## Start SOURCE DATA

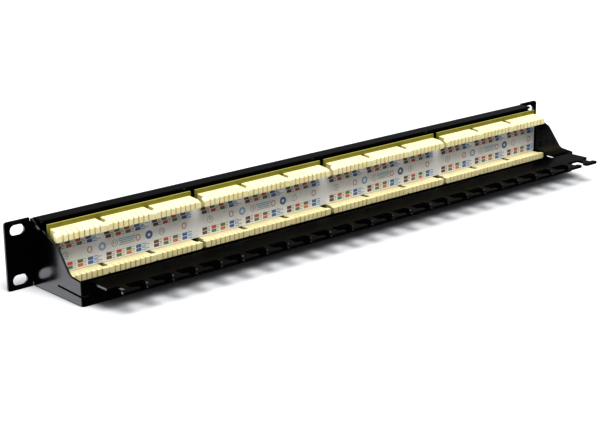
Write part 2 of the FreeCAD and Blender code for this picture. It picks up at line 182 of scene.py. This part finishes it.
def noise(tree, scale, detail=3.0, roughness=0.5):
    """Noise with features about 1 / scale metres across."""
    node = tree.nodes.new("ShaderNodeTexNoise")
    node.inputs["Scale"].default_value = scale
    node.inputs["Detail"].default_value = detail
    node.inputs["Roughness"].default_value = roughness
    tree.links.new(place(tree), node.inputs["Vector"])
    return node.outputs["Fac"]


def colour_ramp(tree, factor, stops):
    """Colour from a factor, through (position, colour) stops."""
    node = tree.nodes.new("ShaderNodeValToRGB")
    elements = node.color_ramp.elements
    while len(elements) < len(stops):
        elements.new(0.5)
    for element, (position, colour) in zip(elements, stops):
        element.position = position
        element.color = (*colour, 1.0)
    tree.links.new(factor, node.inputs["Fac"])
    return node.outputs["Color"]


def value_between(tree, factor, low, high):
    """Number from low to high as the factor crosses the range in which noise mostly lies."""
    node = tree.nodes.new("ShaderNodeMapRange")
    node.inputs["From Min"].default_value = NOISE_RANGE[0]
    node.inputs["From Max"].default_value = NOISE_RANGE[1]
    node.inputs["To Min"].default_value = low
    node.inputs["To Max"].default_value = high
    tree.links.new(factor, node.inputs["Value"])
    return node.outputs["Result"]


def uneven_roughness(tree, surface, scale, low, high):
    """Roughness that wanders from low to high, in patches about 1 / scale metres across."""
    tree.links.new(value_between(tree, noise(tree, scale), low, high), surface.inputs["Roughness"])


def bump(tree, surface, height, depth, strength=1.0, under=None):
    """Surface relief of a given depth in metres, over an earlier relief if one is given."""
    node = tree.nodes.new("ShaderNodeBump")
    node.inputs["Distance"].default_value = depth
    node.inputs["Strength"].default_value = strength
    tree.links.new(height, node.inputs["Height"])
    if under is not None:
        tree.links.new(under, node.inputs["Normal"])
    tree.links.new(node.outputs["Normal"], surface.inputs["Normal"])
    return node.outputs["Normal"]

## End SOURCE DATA

*WHAT THE TASK REQUIRES:* Your task is to repeat every line exactly.

*WRITTEN RESPONSE:*
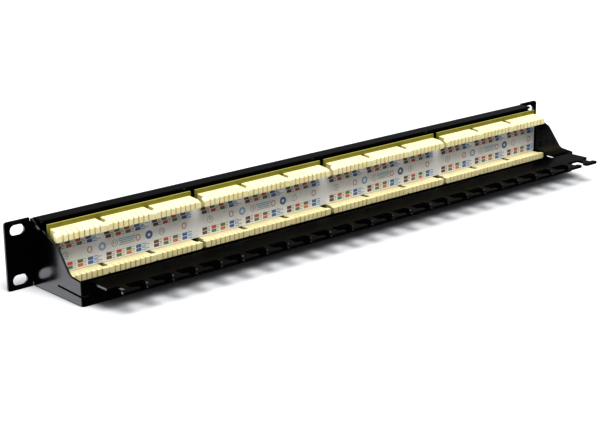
Write part 2 of the FreeCAD and Blender code for this picture. It picks up at line 182 of scene.py. This part finishes it.
def noise(tree, scale, detail=3.0, roughness=0.5):
    """Noise with features about 1 / scale metres across."""
    node = tree.nodes.new("ShaderNodeTexNoise")
    node.inputs["Scale"].default_value = scale
    node.inputs["Detail"].default_value = detail
    node.inputs["Roughness"].default_value = roughness
    tree.links.new(place(tree), node.inputs["Vector"])
    return node.outputs["Fac"]


def colour_ramp(tree, factor, stops):
    """Colour from a factor, through (position, colour) stops."""
    node = tree.nodes.new("ShaderNodeValToRGB")
    elements = node.color_ramp.elements
    while len(elements) < len(stops):
        elements.new(0.5)
    for element, (position, colour) in zip(elements, stops):
        element.position = position
        element.color = (*colour, 1.0)
    tree.links.new(factor, node.inputs["Fac"])
    return node.outputs["Color"]


def value_between(tree, factor, low, high):
    """Number from low to high as the factor crosses the range in which noise mostly lies."""
    node = tree.nodes.new("ShaderNodeMapRange")
    node.inputs["From Min"].default_value = NOISE_RANGE[0]
    node.inputs["From Max"].default_value = NOISE_RANGE[1]
    node.inputs["To Min"].default_value = low
    node.inputs["To Max"].default_value = high
    tree.links.new(factor, node.inputs["Value"])
    return node.outputs["Result"]


def uneven_roughness(tree, surface, scale, low, high):
    """Roughness that wanders from low to high, in patches about 1 / scale metres across."""
    tree.links.new(value_between(tree, noise(tree, scale), low, high), surface.inputs["Roughness"])


def bump(tree, surface, height, depth, strength=1.0, under=None):
    """Surface relief of a given depth in metres, over an earlier relief if one is given."""
    node = tree.nodes.new("ShaderNodeBump")
    node.inputs["Distance"].default_value = depth
    node.inputs["Strength"].default_value = strength
    tree.links.new(height, node.inputs["Height"])
    if under is not None:
        tree.links.new(under, node.inputs["Normal"])
    tree.links.new(node.outputs["Normal"], surface.inputs["Normal"])
    return node.outputs["Normal"]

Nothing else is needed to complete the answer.